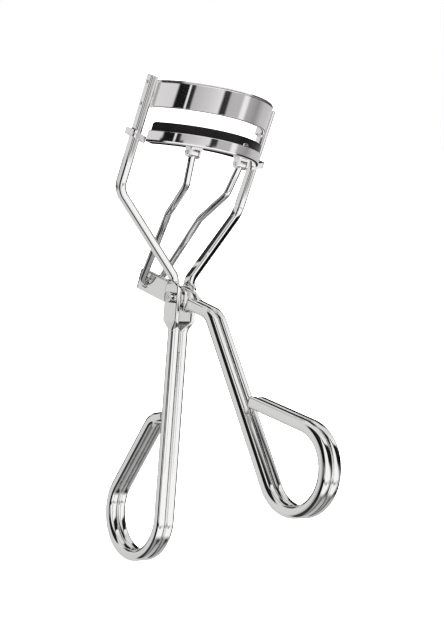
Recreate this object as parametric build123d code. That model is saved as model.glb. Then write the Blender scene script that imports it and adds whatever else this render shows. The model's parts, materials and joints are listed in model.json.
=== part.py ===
"""Eyelash curler: two finger-loop handles, a fixed curved clamp and a sliding padded jaw.

Frame: X is the jaw's width and the pivot's axis, +Z runs up the guide rails, -Y is the convex
side of the jaws.  The part is symmetric about X = 0.  It is modelled with the rails' top at
Z = 0 and moved at the end, so that the bounding box stands on Z = 0 with its centre on the axis.
All lengths are millimetres and all angles are degrees.
"""

import os
from math import cos, radians, sin, sqrt, tan

from build123d import *

# ---------------------------------------------------------------- guide rails and frame wires
RAIL_SPAN = 33.0          # width over the outer faces of the two rails
RAIL_T = 1.45             # rail thickness, along X
RAIL_D = 2.15             # rail depth, along Y
RAIL_H = 23.6             # rail height down to the corner of the upper bend
RAIL_EDGE_R = 0.35        # rounding of the rails' long edges
BEND_R = 4.0              # centre-line radius of the upper and lower bends
ARM_FOOT = 1.8            # arm's straight end inside the flattened ear

# ---------------------------------------------------------------- pivot
PIVOT_Y = -10.5           # pivot axis, forward of the rails' mid plane
PIVOT_Z = -41.5           # pivot axis, below the rails' top
PIN_R = 0.8               # rivet shank
PIN_FIT = 0.05            # radial running clearance of the lever on the shank
PIN_HEAD_R = 1.17
PIN_HEAD_H = 1.3
PIN_TAIL_R = 1.3          # flattened far head
PIN_TAIL_H = 0.6
PIN_HEAD_EDGE_R = 0.2     # rounding of the near head's rim
PIN_TAIL_EDGE_R = 0.35    # rounding of the far head's rim
WASHER_R = 2.0
WASHER_T = 0.3
FACE_FIT = 0.05           # side clearance of a washer between lever and ear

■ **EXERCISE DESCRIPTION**
Word for word, quote the lines of the material from the first line through the line with "sliding padded jaw.", both ends included.

■ **THE OUTPUT**
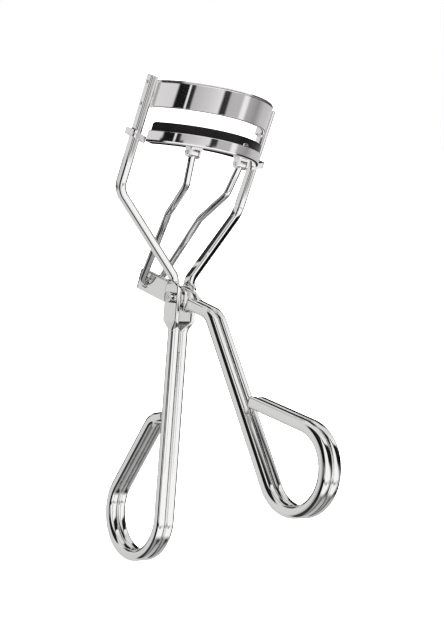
Recreate this object as parametric build123d code. That model is saved as model.glb. Then write the Blender scene script that imports it and adds whatever else this render shows. The model's parts, materials and joints are listed in model.json.
=== part.py ===
"""Eyelash curler: two finger-loop handles, a fixed curved clamp and a sliding padded jaw.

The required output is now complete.